** START **

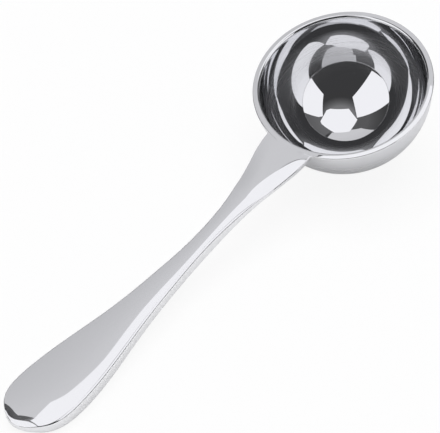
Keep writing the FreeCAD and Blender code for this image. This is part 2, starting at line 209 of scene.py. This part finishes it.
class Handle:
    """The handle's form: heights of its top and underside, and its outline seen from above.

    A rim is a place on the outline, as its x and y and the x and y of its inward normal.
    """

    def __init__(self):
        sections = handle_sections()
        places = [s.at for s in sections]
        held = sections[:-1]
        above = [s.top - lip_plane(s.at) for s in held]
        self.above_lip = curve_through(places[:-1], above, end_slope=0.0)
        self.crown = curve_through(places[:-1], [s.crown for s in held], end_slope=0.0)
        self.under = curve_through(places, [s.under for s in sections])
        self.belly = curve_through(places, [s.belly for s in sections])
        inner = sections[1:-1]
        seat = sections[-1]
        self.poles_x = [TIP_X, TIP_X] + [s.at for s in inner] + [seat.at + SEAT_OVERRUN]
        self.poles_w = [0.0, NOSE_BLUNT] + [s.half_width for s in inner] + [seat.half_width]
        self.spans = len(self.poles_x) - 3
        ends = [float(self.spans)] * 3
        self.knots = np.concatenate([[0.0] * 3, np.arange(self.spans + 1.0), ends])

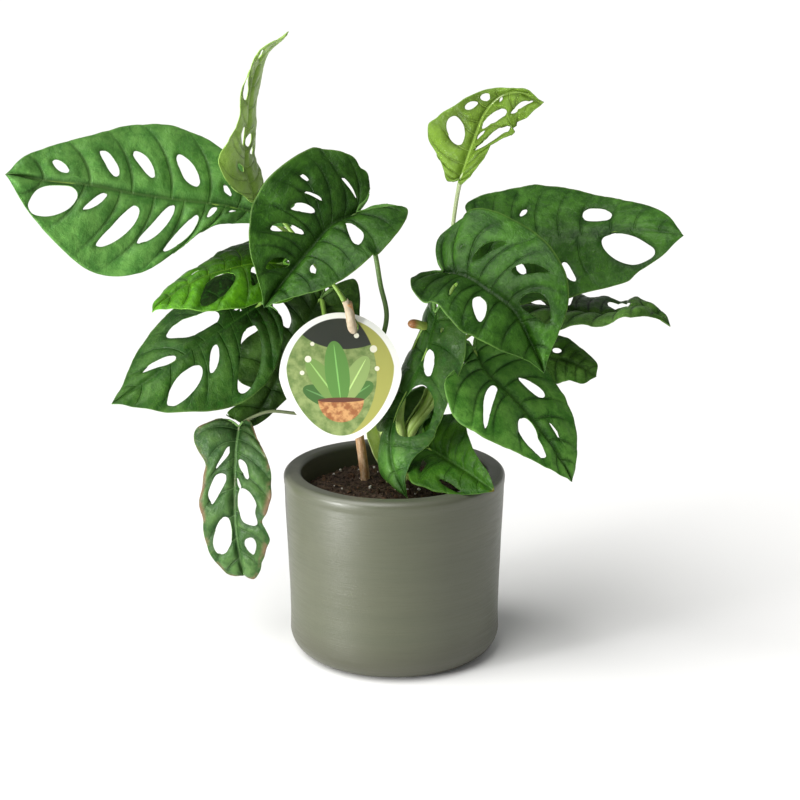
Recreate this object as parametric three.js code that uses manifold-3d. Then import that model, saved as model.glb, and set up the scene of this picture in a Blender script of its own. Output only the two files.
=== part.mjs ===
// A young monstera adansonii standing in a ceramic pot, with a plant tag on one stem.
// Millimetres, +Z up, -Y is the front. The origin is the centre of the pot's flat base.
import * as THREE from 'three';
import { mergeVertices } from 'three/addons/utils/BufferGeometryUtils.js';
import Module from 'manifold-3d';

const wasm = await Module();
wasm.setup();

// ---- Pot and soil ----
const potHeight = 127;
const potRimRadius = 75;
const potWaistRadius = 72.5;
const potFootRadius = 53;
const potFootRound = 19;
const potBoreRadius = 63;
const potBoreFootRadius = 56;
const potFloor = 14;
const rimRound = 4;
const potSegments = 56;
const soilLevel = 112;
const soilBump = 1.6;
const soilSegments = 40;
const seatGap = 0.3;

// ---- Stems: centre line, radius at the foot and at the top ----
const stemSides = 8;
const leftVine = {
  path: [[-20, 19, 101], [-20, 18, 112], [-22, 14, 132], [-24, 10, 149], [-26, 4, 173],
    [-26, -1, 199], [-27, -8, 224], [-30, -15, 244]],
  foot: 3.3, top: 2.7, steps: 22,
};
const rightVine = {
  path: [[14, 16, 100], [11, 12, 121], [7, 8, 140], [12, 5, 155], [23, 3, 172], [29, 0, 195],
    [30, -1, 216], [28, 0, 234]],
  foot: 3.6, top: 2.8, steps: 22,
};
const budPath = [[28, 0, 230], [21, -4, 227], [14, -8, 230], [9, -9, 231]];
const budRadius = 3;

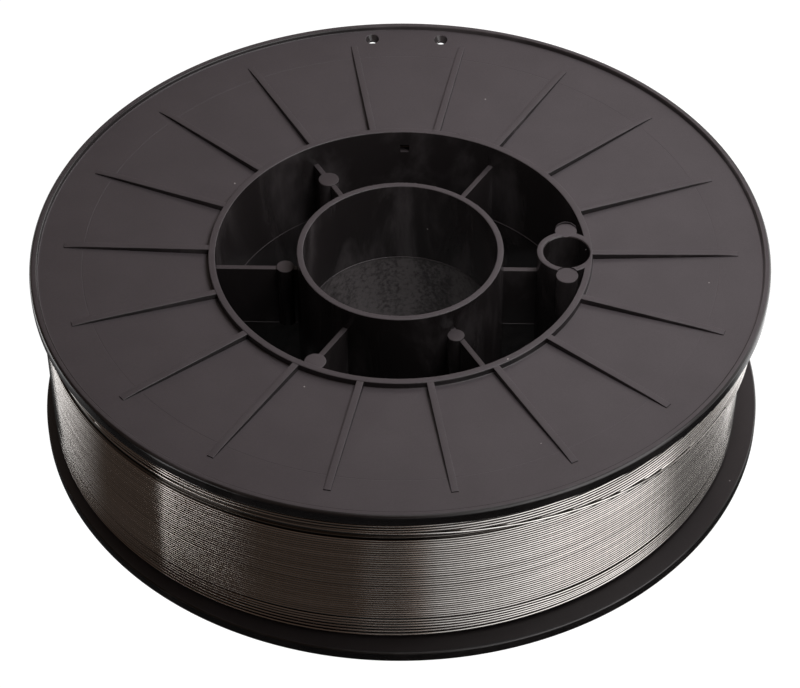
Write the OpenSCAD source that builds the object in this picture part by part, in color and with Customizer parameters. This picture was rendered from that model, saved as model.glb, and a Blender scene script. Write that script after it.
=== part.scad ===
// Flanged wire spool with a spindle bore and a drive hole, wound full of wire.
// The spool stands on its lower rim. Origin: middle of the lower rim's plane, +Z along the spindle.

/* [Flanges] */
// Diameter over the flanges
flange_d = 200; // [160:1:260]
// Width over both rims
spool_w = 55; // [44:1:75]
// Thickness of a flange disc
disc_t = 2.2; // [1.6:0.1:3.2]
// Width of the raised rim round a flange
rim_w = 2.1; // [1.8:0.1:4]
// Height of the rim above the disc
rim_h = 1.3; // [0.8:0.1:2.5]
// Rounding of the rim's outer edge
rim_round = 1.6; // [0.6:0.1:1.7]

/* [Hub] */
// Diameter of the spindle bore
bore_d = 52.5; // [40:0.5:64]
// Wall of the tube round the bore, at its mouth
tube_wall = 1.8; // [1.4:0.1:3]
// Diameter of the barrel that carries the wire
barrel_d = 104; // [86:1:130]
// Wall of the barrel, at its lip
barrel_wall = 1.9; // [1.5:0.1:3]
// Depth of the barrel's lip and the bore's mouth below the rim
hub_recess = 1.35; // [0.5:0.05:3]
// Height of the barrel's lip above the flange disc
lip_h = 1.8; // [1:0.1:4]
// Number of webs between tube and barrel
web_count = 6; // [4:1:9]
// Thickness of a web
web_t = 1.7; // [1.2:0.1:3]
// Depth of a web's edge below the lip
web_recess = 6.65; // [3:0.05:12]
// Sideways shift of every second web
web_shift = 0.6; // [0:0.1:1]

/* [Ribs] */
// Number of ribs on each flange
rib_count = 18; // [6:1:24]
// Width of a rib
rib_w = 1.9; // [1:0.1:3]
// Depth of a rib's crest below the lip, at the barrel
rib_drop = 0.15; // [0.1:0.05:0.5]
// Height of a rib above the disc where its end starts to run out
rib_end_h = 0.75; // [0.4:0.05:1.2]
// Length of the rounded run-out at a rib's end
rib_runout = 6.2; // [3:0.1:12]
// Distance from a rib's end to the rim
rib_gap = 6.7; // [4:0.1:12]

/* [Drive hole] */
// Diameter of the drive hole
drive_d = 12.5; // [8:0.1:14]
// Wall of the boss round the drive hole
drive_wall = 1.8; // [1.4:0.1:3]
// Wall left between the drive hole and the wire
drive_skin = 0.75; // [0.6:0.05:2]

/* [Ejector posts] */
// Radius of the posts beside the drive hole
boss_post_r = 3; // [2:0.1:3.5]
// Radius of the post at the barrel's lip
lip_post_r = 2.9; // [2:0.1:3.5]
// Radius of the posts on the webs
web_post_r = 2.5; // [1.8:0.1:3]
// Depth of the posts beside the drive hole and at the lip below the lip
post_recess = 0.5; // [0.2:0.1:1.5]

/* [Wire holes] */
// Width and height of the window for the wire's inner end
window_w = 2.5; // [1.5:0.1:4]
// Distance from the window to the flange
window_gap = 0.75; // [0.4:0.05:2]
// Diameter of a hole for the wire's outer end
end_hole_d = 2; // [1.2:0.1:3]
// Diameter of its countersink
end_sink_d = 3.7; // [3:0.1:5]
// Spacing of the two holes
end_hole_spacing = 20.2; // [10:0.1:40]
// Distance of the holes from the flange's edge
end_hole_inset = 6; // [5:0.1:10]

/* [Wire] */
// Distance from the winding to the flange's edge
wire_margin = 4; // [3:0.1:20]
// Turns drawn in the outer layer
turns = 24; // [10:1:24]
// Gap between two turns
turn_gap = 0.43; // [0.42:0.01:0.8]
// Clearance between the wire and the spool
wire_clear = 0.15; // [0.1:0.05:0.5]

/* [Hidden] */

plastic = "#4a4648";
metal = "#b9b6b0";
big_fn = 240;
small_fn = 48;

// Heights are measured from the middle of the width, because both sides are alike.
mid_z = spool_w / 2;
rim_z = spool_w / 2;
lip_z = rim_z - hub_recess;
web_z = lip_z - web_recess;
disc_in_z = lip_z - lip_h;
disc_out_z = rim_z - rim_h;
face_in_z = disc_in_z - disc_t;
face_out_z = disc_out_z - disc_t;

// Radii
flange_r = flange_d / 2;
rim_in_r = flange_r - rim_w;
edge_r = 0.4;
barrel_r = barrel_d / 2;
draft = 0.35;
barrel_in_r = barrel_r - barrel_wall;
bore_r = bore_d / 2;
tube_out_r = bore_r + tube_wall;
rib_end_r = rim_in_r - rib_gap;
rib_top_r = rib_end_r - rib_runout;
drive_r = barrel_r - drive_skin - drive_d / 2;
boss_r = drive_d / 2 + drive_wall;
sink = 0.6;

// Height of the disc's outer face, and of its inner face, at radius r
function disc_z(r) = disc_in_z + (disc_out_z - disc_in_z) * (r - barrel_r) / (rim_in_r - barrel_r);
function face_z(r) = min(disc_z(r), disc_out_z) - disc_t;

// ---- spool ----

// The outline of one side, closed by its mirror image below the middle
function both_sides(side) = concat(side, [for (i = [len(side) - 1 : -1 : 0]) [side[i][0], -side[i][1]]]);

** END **

▶ _WHAT IS BEING ASKED_:
Repeat word for word the lines from the line containing "Write the OpenSCAD" to the line containing "rim_round = 1.6; // [0.6:0.1:1.7]", both lines included; nothing else should appear.

▶ _REPLY TO THE EXERCISE_:
Write the OpenSCAD source that builds the object in this picture part by part, in color and with Customizer parameters. This picture was rendered from that model, saved as model.glb, and a Blender scene script. Write that script after it.
=== part.scad ===
// Flanged wire spool with a spindle bore and a drive hole, wound full of wire.
// The spool stands on its lower rim. Origin: middle of the lower rim's plane, +Z along the spindle.

/* [Flanges] */
// Diameter over the flanges
flange_d = 200; // [160:1:260]
// Width over both rims
spool_w = 55; // [44:1:75]
// Thickness of a flange disc
disc_t = 2.2; // [1.6:0.1:3.2]
// Width of the raised rim round a flange
rim_w = 2.1; // [1.8:0.1:4]
// Height of the rim above the disc
rim_h = 1.3; // [0.8:0.1:2.5]
// Rounding of the rim's outer edge
rim_round = 1.6; // [0.6:0.1:1.7]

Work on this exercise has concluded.